If you’re lucky, once in a lifetime a bright star will shine and will eclipse all those things that make you frown. The star isn’t necessarily famous, have super talent or great wealth, but what makes that star so bright is the ability to take rain turn it to sunshine. Christie was that star. She is now one of those celestial bodies she so believed in. Her life cut short, we will all miss her terribly, but we will all remember how brightly she shined. Life isn't about yesterday, today or tomorrow, it's about the ride, and that she had.

Tan

My time knowing Christie was so short and wish she could have been around longer in life to get to know more about the fun she enjoyed with family and friends, I know that Lee will miss her in many ways but knowing God has her now and will take care of her!

Michael Kelly

Christie has always been a special friend. She took me by the hand when I arrived in a foreign country many years ago, and showed my how to walk there. We had many many wonderful moments during my 6 months stay in Ft. Lauderdale, and afterwards during my many visits over the years. She was scared of my little daughter, when I brought her over in 2003, which was utterly funny and she could laugh about it herself. Christie, even though the contact was seldom over the last few years, I miss you!

Love
Silke

OUR CHRISTIE

To everyone who knew and loved her.
She was beautiful and brainy
An original fun loving, blonde bombshell
Who loved this life in all its varieties

And now she’s gone, maybe to another
Where any of her unfulfilled dreams
And aspirations might be realized
She was ours to keep but we fell short

An aura, that overwhelms with warmth and love.
She of infinite giving and relentless caring.
Whose formidable energy and personality
Emanated from her every gesture and word.

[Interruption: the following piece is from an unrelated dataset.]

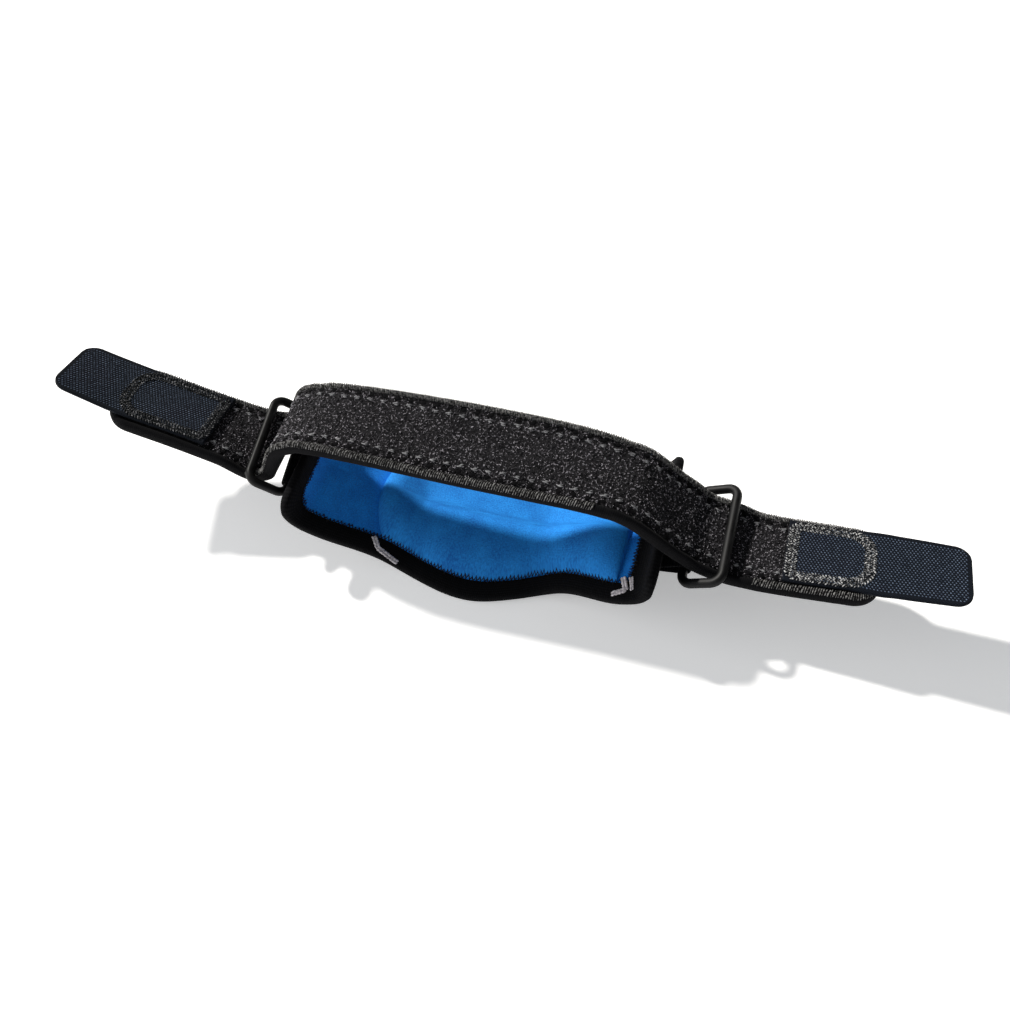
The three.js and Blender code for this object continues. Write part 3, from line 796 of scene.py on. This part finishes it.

Out there, on the razor edge of our subconscious
are these ethereal wisps of memories
never to be dimmed
and always to be cherished.

Murray Friedman

Over the years there have been so many things that Christie was to me, someone I could laugh with, party with, cry with, love, and yes even argue with, the times were never dull but were also sometimes quiet and sweet, and will always be precious to me..she lived life large and I will always miss her.